Best Single Night of Music:

Sunday at the Pitchfork Festival probably had the best overall lineup of music that I saw this year, starting off with Superchunk, leading into Deerhunter, followed by Cut Copy, and closed out with TV on the Radio.  Deerhunter put on the best performance of the weekend, and Cut Copy was better than I expected.  It was a nice way to end the Festival after a solid Friday (tUnE-yArDs, Guided by Voices, Animal Collective), and a crappy Saturday.

Biggest Screw-Job of the Year:

On June 15th at the Double Door, Team Band got totally hosed by Art Brut, a band they had been friendly with in the past.  The show was supposed to start at 9:00, with Team Band as the first opener.  Art Brut made them go on at 8:30.  Fortunately, I had checked the venue's website, which had been updated, but all of the information for the show had originally listed the start time as 9:00.  Other people who actually wanted to see Team Band, a really fun local act (and by local, I mean like my neighborhood) weren't so lucky.  The surprising thing about this is that the two bands have played together quite a few times, and the guys in Art Brut were kinda dicks about the whole thing, which really makes me want to not like Art Brut.  Fortunately, their album this year kind of sucked, so the situation kind of took care of itself.  

Top Five Shows of the Year:  

This was kind of a weird year in that there were a lot of really good shows, but very few, if any, really stood out and blew me away like the Fiery Furnaces, Titus Andronicus, and Deerhunter last year.  That said, these are the five that made the largest impression.

5) Gruff Rhys@ Schuba's - June 9th: It's been a couple years since Gruff Rhys has been to town with his main act, the Super Furry Animals, but he's been to town twice in the last few years promoting his solo stuff.  A couple years ago, he brought an extra vocalist, a bunch of props, and that was pretty much it.  He created a swirl of loops and percussion to fill in for the lack of backing musicians, and it nicely complemented his album Candylion.  This time, the Welsh surf rock band Y Niwl acted as both Gruff's opening band, and his back-up band.  The set up was well suited for his most recent album Hotel Shampoo, which is a bit more pop/rock forward than Candylion was.  His self deprecation played well to the smallish crowd in an intimate setting (Schuba's holds fewer than 200 people even when sold out).  It was among the best shows I've seen him do, with or without SFA. 

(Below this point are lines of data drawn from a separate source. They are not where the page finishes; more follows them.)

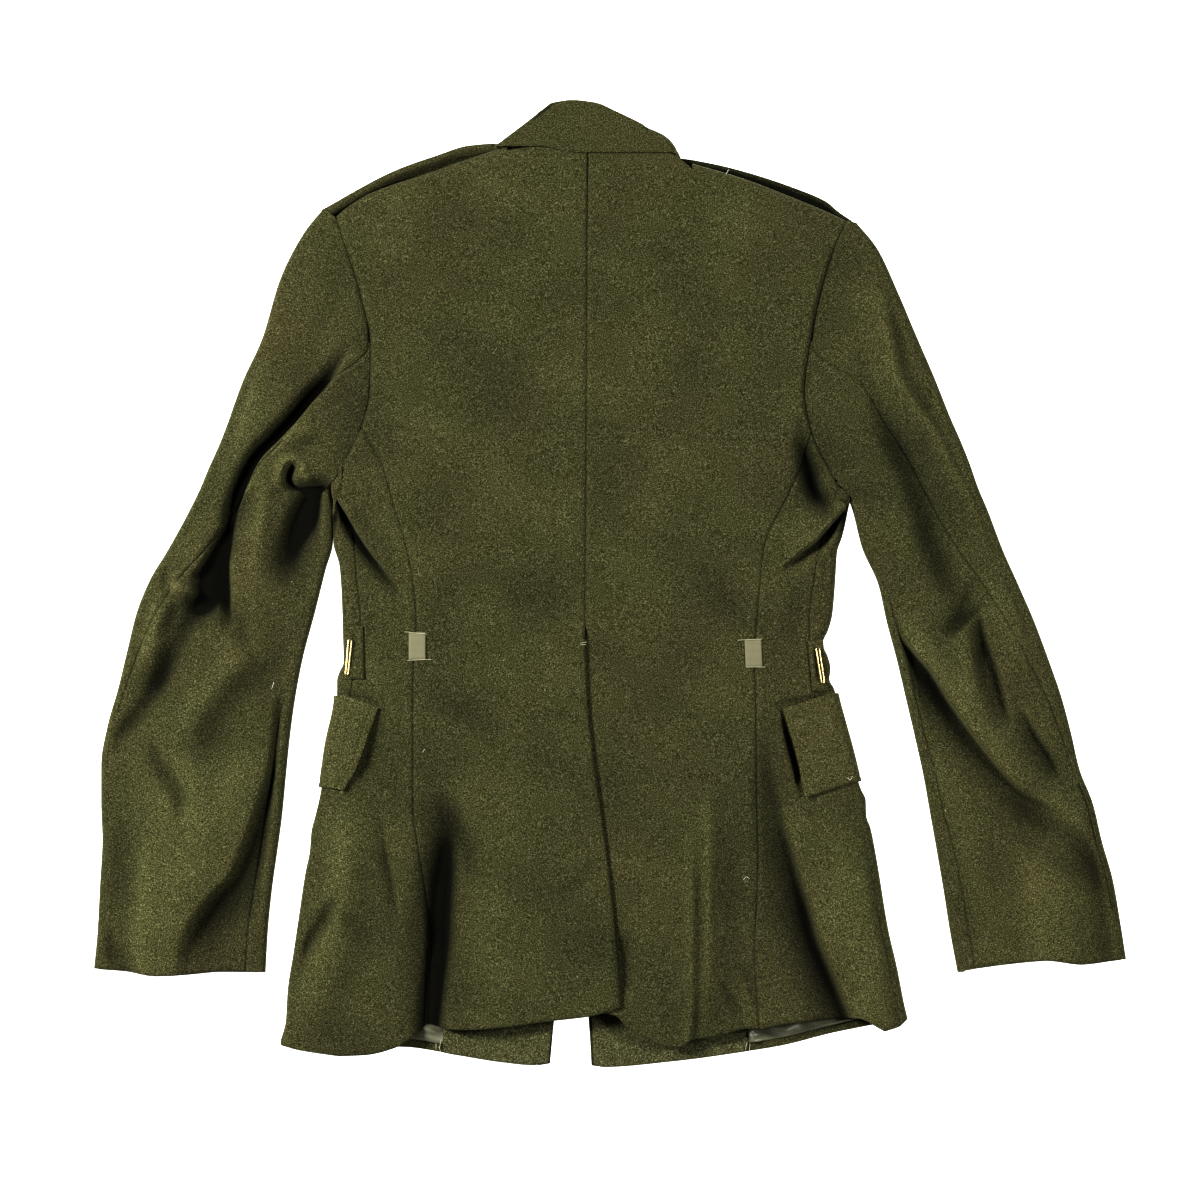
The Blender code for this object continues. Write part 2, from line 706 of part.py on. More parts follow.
def sleeve_tangent(side, row, inner_end):
    width = sleeve_frame(side, row)[3]
    low = sleeve_low(side, row, 1.0 if inner_end else 0.0)
    reach = (sleeve_edge_height(row) - low) / 2 + CLOTH / 2
    return width - reach if inner_end else reach


def hind_distance(side, row):
    section, _, _, width = sleeve_frame(side, row)
    return min(section.hind * width, width - (TUCK if row >= UNDER_SLEEVE_START else 0))


def make_top_sleeve(side, name):
    last = len(SLEEVE_L) - 1
    arc_in = OVER_COLUMNS + ARC + BELOW_COLUMNS
    columns = arc_in + ARC + 1

    def gusset(column):
        """The sleeve closes below the arm: its inner edge stands up beside the body."""
        row = UNDERARM - 1
        _, outer, across, width = sleeve_frame(side, row)
        share = (column - arc_in) / (ARC + 1)
        turn = math.radians(90 * share - 90)
        out = across * math.cos(turn) + UP * math.sin(turn)
        high = sleeve_top(side, row, width).z + CLOTH / 2
        spot = outer + across * (width - CLOTH / 2 * math.cos(turn))
        return Vector((spot.x, spot.y, lerp(sleeve_low(side, row, 1), high, share))), out

    def place(column, row):
        section, outer, across, width = sleeve_frame(side, row)
        if row == UNDERARM - 1 and column >= arc_in:
            return gusset(column)
        if column < OVER_COLUMNS:
            start = hind_distance(side, row)
            if row >= UNDER_SLEEVE_START:
                start -= SEAM_GAP / 2
            reach = lerp(start, sleeve_tangent(side, row, False), column / OVER_COLUMNS)
            return sleeve_top(side, row, reach), UP
        if column < OVER_COLUMNS + ARC:
            return sleeve_ring(side, row, arc_angle(column - OVER_COLUMNS), False)
        if column < arc_in or (column == arc_in and row < UNDERARM - 1):
            part = (column - OVER_COLUMNS - ARC) / BELOW_COLUMNS
            end = sleeve_tangent(side, row, True) if row >= UNDERARM else width
            reach = lerp(sleeve_tangent(side, row, False), end, part)
            spot = outer + across * reach
            return Vector((spot.x, spot.y, sleeve_low(side, row, part))), DOWN
        if column <= arc_in + ARC:
            return sleeve_ring(side, row, -arc_angle(column - arc_in), True)
        return sleeve_top(side, row, section.fore * width + SEAM_GAP / 2), UP

    def keep(column, row):
        return row >= UNDERARM - 1 or column < arc_in

    return wall(name, columns, last, place, WOOL, keep=keep)


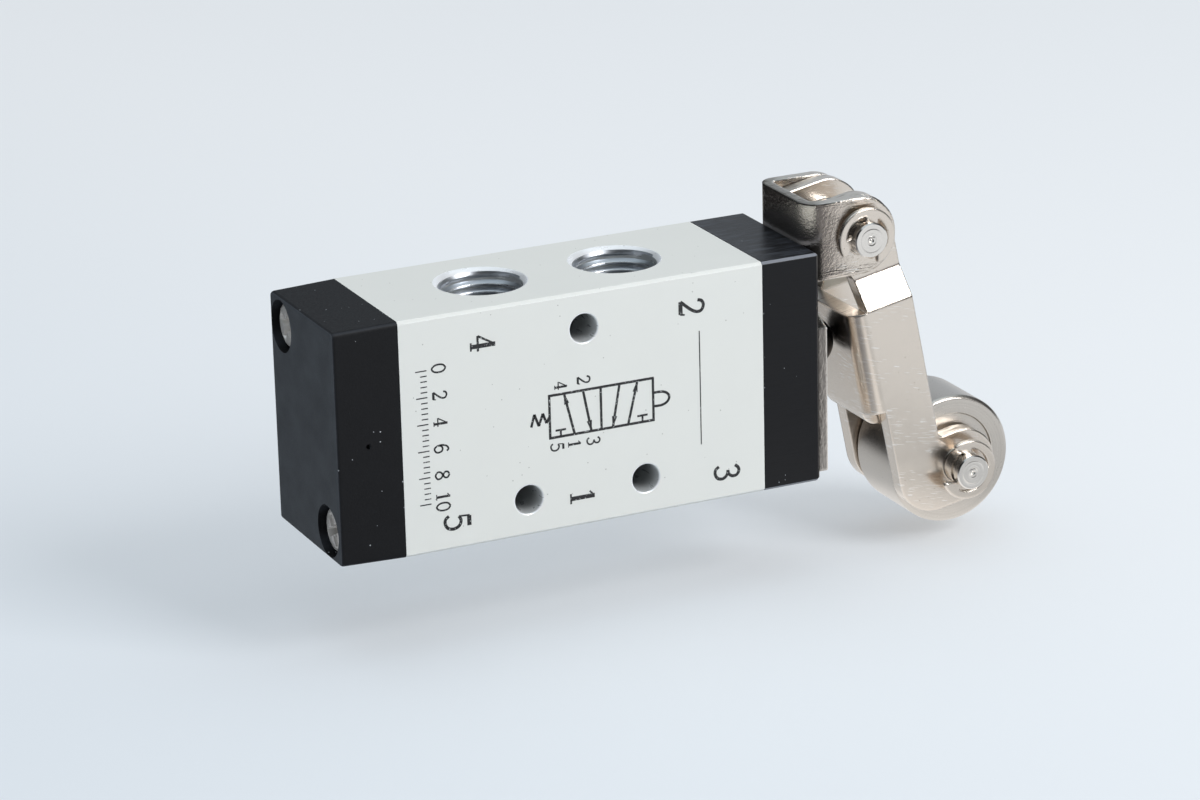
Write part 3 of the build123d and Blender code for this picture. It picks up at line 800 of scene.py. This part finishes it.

4) Wild Flag @ the Empty Bottle - October 9th: These ladies come to rock.  With Janet Weiss pounding away on drums while lead guitar duties switched back and forth between Mary Timony and Carrie Brownstein, they brought a lot of energy to the packed crowd at the Empty Bottle.  

3) tUnE-yArDs @ Lincoln Hall - May 10th: The first of the three shows she played at Lincoln Hall this year, I actually made it over the venue in plenty of time after having seen the Fiery Furnaces play their "recital show" at Schuba's earlier in the evening.  

2) the Thermals @ the Green Music Festival - June 26th: It's almost impossible for the Thermals to put together a set list that won't translate well to a live show.  They tried at the Onion AV Fest show in September, but even that show turned out pretty good.  At the Green Music Festival in Wicker Park, they were as close to perfect as possible.  They broke out all of their best stuff from across their entire catalog, and they hit every note.  They're also a band who clearly has a good time playing live.  Drummer Westin Glass may be the most enthusiastic musician I've ever seen.  It was also the only show I've ever seen with a stage set up right in front of a retirement home, and they even had those residents interested.

1) Ted Leo and the Pharmacist @ the Fireside Bowl - July 26th:  TL/Rx can sell out a venue like the Metro that holds over a thousand people.  So if you have the opportunity to see them in front of about a hundred people at an old bowling alley, you have to take advantage.  No big speaker system, no fancy light show.  Just a couple of big PA speakers and a punk band playing the kind of stuff they played back when bowling alley style gigs were all they could get.  The sound wasn't terrific, but the set was long and the setting was perfect.